Audit rights should permit review of sales records, royalty calculations, and related financial documentation, including reasonable notice, confidentiality protections, and defined audit frequency and scope. Clear remedies for discovered underreporting, such as interest and repayment obligations, support compliance and deter inaccurate reporting. Balancing intrusive review with legitimate privacy and business concerns is important; negotiated limits on auditors, confidentiality safeguards, and cost‑allocation rules for audits make compliance practical while maintaining transparency.
Commercial contracts commonly use negotiated dispute resolution pathways including negotiation, mediation, arbitration, or court proceedings depending on the parties’ priorities for cost, speed, and confidentiality. Arbitration can offer finality and privacy, while mediation supports negotiated settlements without heavy procedural expense. Selecting a dispute resolution method should reflect the transaction’s complexity, desired enforcement mechanisms, and location factors. Including escalation procedures and interim relief options preserves rights while encouraging efficient resolution and minimizing business disruption.
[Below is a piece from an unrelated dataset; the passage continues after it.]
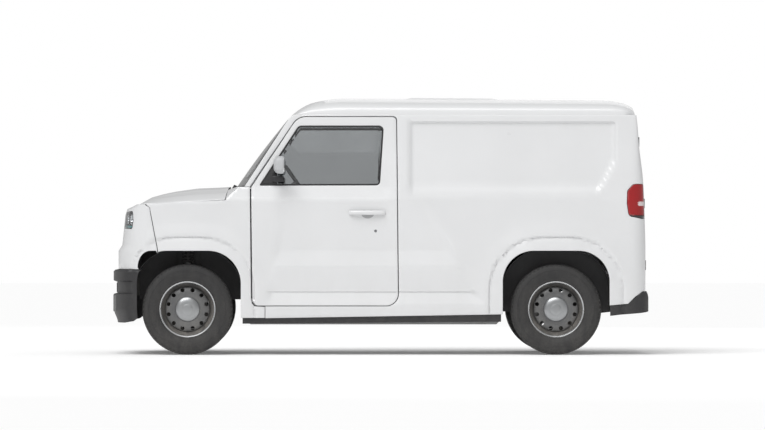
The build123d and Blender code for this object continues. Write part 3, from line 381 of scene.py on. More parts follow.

The time to negotiate an agreement varies with complexity, from a few weeks for straightforward templates to several months for comprehensive, cross‑border deals with significant IP or regulatory issues. Factors affecting duration include the number of stakeholders, the need for due diligence, and alignment on key commercial terms. Early alignment on material deal points and prompt information exchange accelerates progress. Engaging legal counsel at the outset helps identify potential sticking points and propose practical language that keeps negotiations moving toward timely closure.